Aim
Reproduce exactly the lines from the line with "Recreate this object" through the line with "on both trails.", both included, and no other lines.

Record extracts
● ● ● ● ●
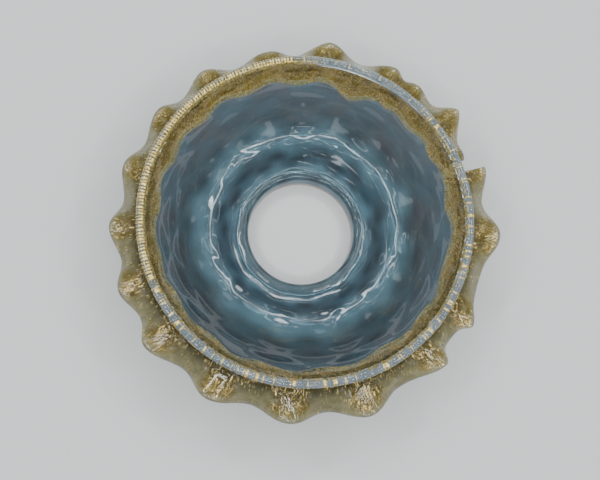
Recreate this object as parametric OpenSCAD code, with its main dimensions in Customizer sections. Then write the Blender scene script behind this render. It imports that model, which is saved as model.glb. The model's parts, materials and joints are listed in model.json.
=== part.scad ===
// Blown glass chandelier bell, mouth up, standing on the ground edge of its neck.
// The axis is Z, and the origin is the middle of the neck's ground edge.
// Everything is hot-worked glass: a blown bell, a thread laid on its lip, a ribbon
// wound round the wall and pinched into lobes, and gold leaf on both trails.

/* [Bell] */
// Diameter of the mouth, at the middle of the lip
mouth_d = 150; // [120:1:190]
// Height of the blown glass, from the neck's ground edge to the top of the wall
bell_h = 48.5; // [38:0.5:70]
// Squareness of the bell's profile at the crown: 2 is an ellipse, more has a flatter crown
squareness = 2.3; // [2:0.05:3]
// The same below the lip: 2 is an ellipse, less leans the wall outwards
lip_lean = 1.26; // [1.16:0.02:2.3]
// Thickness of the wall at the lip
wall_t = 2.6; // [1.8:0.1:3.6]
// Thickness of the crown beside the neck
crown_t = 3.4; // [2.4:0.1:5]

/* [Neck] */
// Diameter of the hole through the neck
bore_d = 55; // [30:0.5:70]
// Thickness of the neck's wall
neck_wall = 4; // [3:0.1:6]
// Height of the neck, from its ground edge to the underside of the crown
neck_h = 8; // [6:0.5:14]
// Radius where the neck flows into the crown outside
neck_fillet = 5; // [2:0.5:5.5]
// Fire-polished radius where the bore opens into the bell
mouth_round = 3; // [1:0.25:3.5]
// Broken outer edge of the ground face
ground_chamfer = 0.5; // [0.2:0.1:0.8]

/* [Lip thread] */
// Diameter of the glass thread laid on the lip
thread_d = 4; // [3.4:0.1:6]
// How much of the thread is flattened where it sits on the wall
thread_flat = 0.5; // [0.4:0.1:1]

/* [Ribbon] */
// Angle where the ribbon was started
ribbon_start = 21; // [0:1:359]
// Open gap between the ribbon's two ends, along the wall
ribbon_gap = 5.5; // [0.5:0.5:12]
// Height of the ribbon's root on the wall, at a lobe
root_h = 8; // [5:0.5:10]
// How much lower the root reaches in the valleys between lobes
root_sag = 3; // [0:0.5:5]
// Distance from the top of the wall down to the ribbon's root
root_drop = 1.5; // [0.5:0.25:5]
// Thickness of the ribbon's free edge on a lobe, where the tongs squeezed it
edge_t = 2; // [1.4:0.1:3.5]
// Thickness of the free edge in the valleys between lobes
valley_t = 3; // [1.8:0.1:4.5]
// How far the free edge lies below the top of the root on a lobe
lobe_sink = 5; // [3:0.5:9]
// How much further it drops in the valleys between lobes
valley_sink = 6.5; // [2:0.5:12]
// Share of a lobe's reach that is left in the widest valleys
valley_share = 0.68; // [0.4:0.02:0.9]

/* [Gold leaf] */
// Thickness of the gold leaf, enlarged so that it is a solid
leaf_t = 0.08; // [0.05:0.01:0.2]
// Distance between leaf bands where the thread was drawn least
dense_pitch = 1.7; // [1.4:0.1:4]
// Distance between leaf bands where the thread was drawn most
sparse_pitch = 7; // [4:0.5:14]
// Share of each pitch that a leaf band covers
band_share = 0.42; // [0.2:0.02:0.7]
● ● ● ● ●
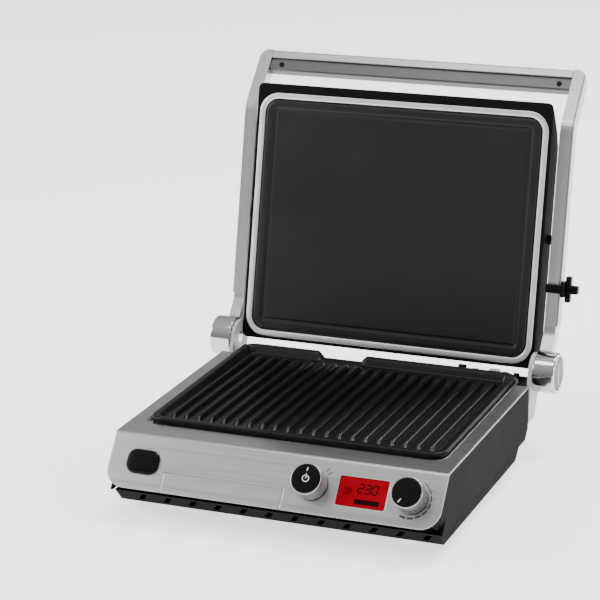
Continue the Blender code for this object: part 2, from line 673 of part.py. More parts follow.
● ● ● ● ●
Response to this task
Recreate this object as parametric OpenSCAD code, with its main dimensions in Customizer sections. Then write the Blender scene script behind this render. It imports that model, which is saved as model.glb. The model's parts, materials and joints are listed in model.json.
=== part.scad ===
// Blown glass chandelier bell, mouth up, standing on the ground edge of its neck.
// The axis is Z, and the origin is the middle of the neck's ground edge.
// Everything is hot-worked glass: a blown bell, a thread laid on its lip, a ribbon
// wound round the wall and pinched into lobes, and gold leaf on both trails.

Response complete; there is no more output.